• WRITTEN INSTRUCTION:
Copy out each line of the material below with no changes.
Begin COLLECTED MATERIAL
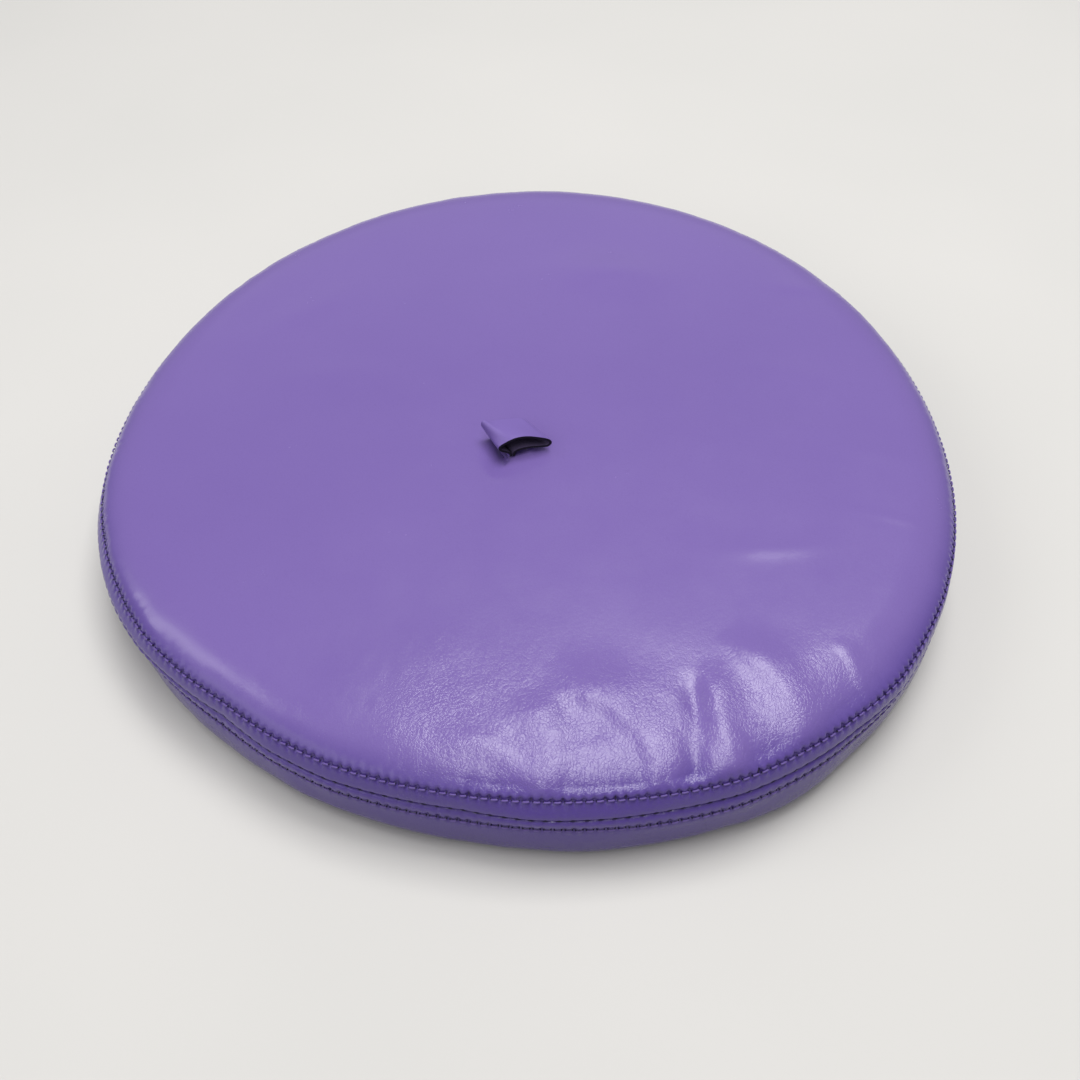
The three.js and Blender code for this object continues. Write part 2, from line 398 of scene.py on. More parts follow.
def leather(name, base, dark, rough=0.36, crackle=1.0, slotless=False):
    m = Mat(name)
    big = m.noise(9, 3, 0.55)
    mid = m.noise(60, 3, 0.6)
    fine = m.noise(900, 2, 0.6)
    warp = m.noise(260, 2, 0.5)
    add = m.n("ShaderNodeVectorMath", operation="MULTIPLY_ADD")
    m.link(warp.outputs["Color"], add.inputs[0])
    add.inputs[1].default_value = (0.0016, 0.0016, 0.0016)
    m.link(m.mp.outputs[0], add.inputs[2])
    cells = m.voronoi(1150, src=add.outputs[0])
    cells2 = m.voronoi(430, src=add.outputs[0])
    pores = m.voronoi(2200, feature="F1")
    c = m.mix(m.range(big.outputs["Fac"], 0.3, 0.7, 0, 1), rgb(*dark), rgb(*base))
    c = m.mix(m.range(cells.outputs["Distance"], 0.0, 0.10, 0.10, 0.0), c, rgb(*[k * 0.55 for k in base]))
    sep = m.n("ShaderNodeSeparateXYZ")
    m.link(m.mp.outputs[0], sep.inputs[0])
    # painted shade: below the upper stitch row, where the leather turns down over the rim and away from the light, the
    # colour is darkened and turned bluer
    rim_shade = m.n("ShaderNodeCombineColor")
    for k, low in enumerate((0.50, 0.45, 0.74)):
        m.link(m.range(sep.outputs["Z"], 0.0258, 0.0316, low, 1.0, "SMOOTHSTEP"), rim_shade.inputs[k])
    c = m.mix(1.0, c, rim_shade.outputs[0], "MULTIPLY")
    # painted shade: the colour darkens towards the bottom, from 20 mm down to 6 mm above the floor
    low = m.range(sep.outputs["Z"], 0.006, 0.020, 0.78, 1.0, "SMOOTHSTEP")
    bottom_shade = m.n("ShaderNodeCombineColor")
    for k in range(3):
        m.link(low, bottom_shade.inputs[k])
    c = m.mix(1.0, c, bottom_shade.outputs[0], "MULTIPLY")
    m.link(c, m.b.inputs["Base Color"])
    r = m.range(mid.outputs["Fac"], 0.3, 0.7, rough - 0.02, rough + 0.05)
    r2 = m.math("ADD", r, m.range(fine.outputs["Fac"], 0.3, 0.7, -0.015, 0.015))
    m.link(r2, m.b.inputs["Roughness"])
    # the grain opens up where the leather is folded at the front
    worked = m.range(sep.outputs["Y"], -0.085, -0.118, 0.16, 1.0, "SMOOTHSTEP")
    worked = m.math("MULTIPLY", worked, m.range(sep.outputs["X"], -0.042, -0.018, 0.3, 1.0, "SMOOTHSTEP"))
    worked = m.math("MULTIPLY", worked, m.range(warp.outputs["Fac"], 0.3, 0.7, 0.6, 1.0))
    hc = m.math("MULTIPLY", m.range(cells.outputs["Distance"], 0.0, 0.18, 0.0, 1.0), worked)
    hc2 = m.math("MULTIPLY", m.range(cells2.outputs["Distance"], 0.0, 0.22, 0.0, 1.0), worked)
    h = m.bump(hc, 0.000034 * crackle, 1.0)
    h = m.bump(hc2, 0.000036 * crackle, 1.0, h)
    h = m.bump(mid.outputs["Fac"], 0.0002, 0.2, h)
    h = m.bump(m.math("MULTIPLY", pores.outputs["Distance"], worked), 0.000008, 0.5, h)
    m.link(h, m.b.inputs["Normal"])
    m.b.inputs["IOR"].default_value = 1.45
    m.b.inputs["Specular IOR Level"].default_value = 0.5
    return m.m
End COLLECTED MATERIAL
• OUTPUT:
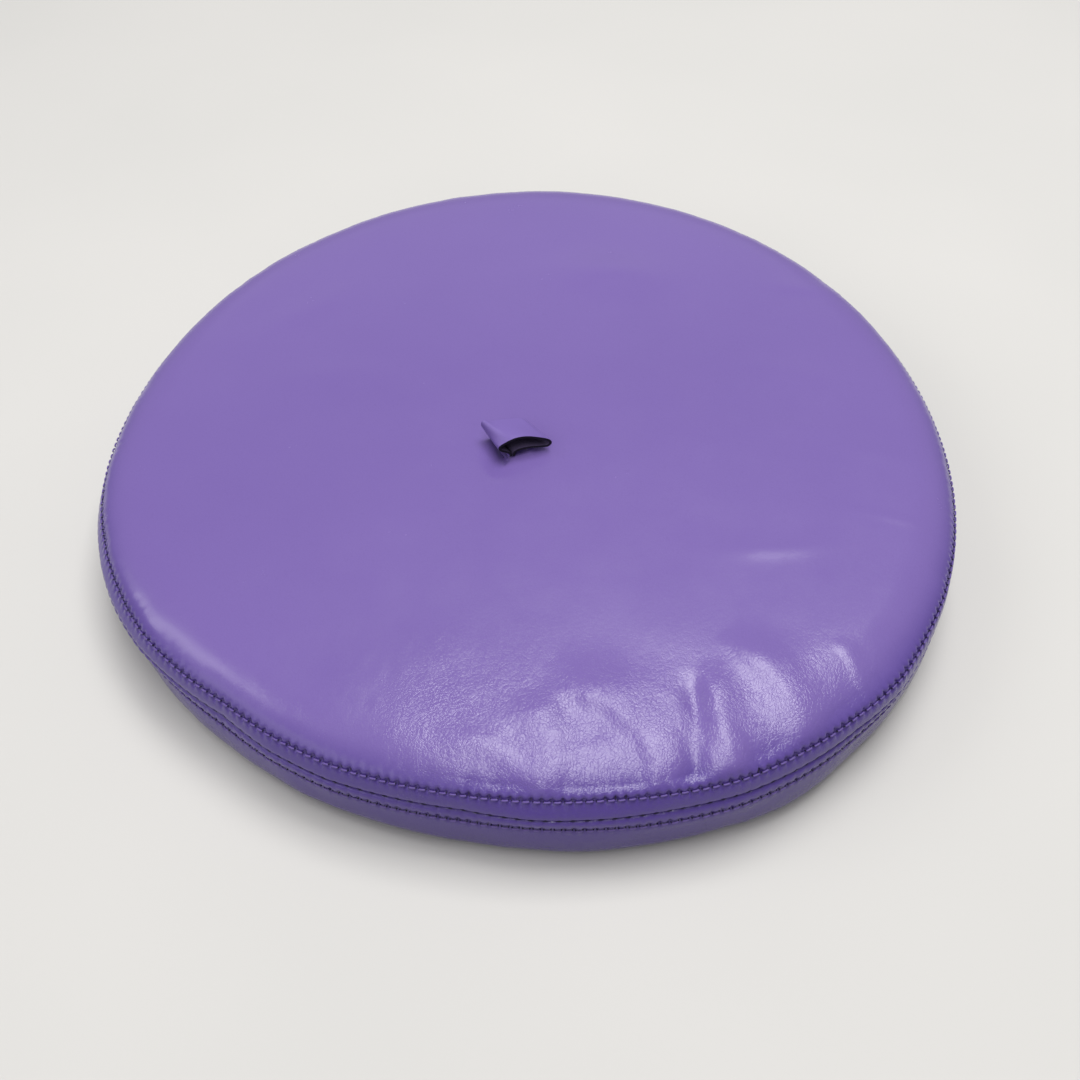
The three.js and Blender code for this object continues. Write part 2, from line 398 of scene.py on. More parts follow.
def leather(name, base, dark, rough=0.36, crackle=1.0, slotless=False):
    m = Mat(name)
    big = m.noise(9, 3, 0.55)
    mid = m.noise(60, 3, 0.6)
    fine = m.noise(900, 2, 0.6)
    warp = m.noise(260, 2, 0.5)
    add = m.n("ShaderNodeVectorMath", operation="MULTIPLY_ADD")
    m.link(warp.outputs["Color"], add.inputs[0])
    add.inputs[1].default_value = (0.0016, 0.0016, 0.0016)
    m.link(m.mp.outputs[0], add.inputs[2])
    cells = m.voronoi(1150, src=add.outputs[0])
    cells2 = m.voronoi(430, src=add.outputs[0])
    pores = m.voronoi(2200, feature="F1")
    c = m.mix(m.range(big.outputs["Fac"], 0.3, 0.7, 0, 1), rgb(*dark), rgb(*base))
    c = m.mix(m.range(cells.outputs["Distance"], 0.0, 0.10, 0.10, 0.0), c, rgb(*[k * 0.55 for k in base]))
    sep = m.n("ShaderNodeSeparateXYZ")
    m.link(m.mp.outputs[0], sep.inputs[0])
    # painted shade: below the upper stitch row, where the leather turns down over the rim and away from the light, the
    # colour is darkened and turned bluer
    rim_shade = m.n("ShaderNodeCombineColor")
    for k, low in enumerate((0.50, 0.45, 0.74)):
        m.link(m.range(sep.outputs["Z"], 0.0258, 0.0316, low, 1.0, "SMOOTHSTEP"), rim_shade.inputs[k])
    c = m.mix(1.0, c, rim_shade.outputs[0], "MULTIPLY")
    # painted shade: the colour darkens towards the bottom, from 20 mm down to 6 mm above the floor
    low = m.range(sep.outputs["Z"], 0.006, 0.020, 0.78, 1.0, "SMOOTHSTEP")
    bottom_shade = m.n("ShaderNodeCombineColor")
    for k in range(3):
        m.link(low, bottom_shade.inputs[k])
    c = m.mix(1.0, c, bottom_shade.outputs[0], "MULTIPLY")
    m.link(c, m.b.inputs["Base Color"])
    r = m.range(mid.outputs["Fac"], 0.3, 0.7, rough - 0.02, rough + 0.05)
    r2 = m.math("ADD", r, m.range(fine.outputs["Fac"], 0.3, 0.7, -0.015, 0.015))
    m.link(r2, m.b.inputs["Roughness"])
    # the grain opens up where the leather is folded at the front
    worked = m.range(sep.outputs["Y"], -0.085, -0.118, 0.16, 1.0, "SMOOTHSTEP")
    worked = m.math("MULTIPLY", worked, m.range(sep.outputs["X"], -0.042, -0.018, 0.3, 1.0, "SMOOTHSTEP"))
    worked = m.math("MULTIPLY", worked, m.range(warp.outputs["Fac"], 0.3, 0.7, 0.6, 1.0))
    hc = m.math("MULTIPLY", m.range(cells.outputs["Distance"], 0.0, 0.18, 0.0, 1.0), worked)
    hc2 = m.math("MULTIPLY", m.range(cells2.outputs["Distance"], 0.0, 0.22, 0.0, 1.0), worked)
    h = m.bump(hc, 0.000034 * crackle, 1.0)
    h = m.bump(hc2, 0.000036 * crackle, 1.0, h)
    h = m.bump(mid.outputs["Fac"], 0.0002, 0.2, h)
    h = m.bump(m.math("MULTIPLY", pores.outputs["Distance"], worked), 0.000008, 0.5, h)
    m.link(h, m.b.inputs["Normal"])
    m.b.inputs["IOR"].default_value = 1.45
    m.b.inputs["Specular IOR Level"].default_value = 0.5
    return m.m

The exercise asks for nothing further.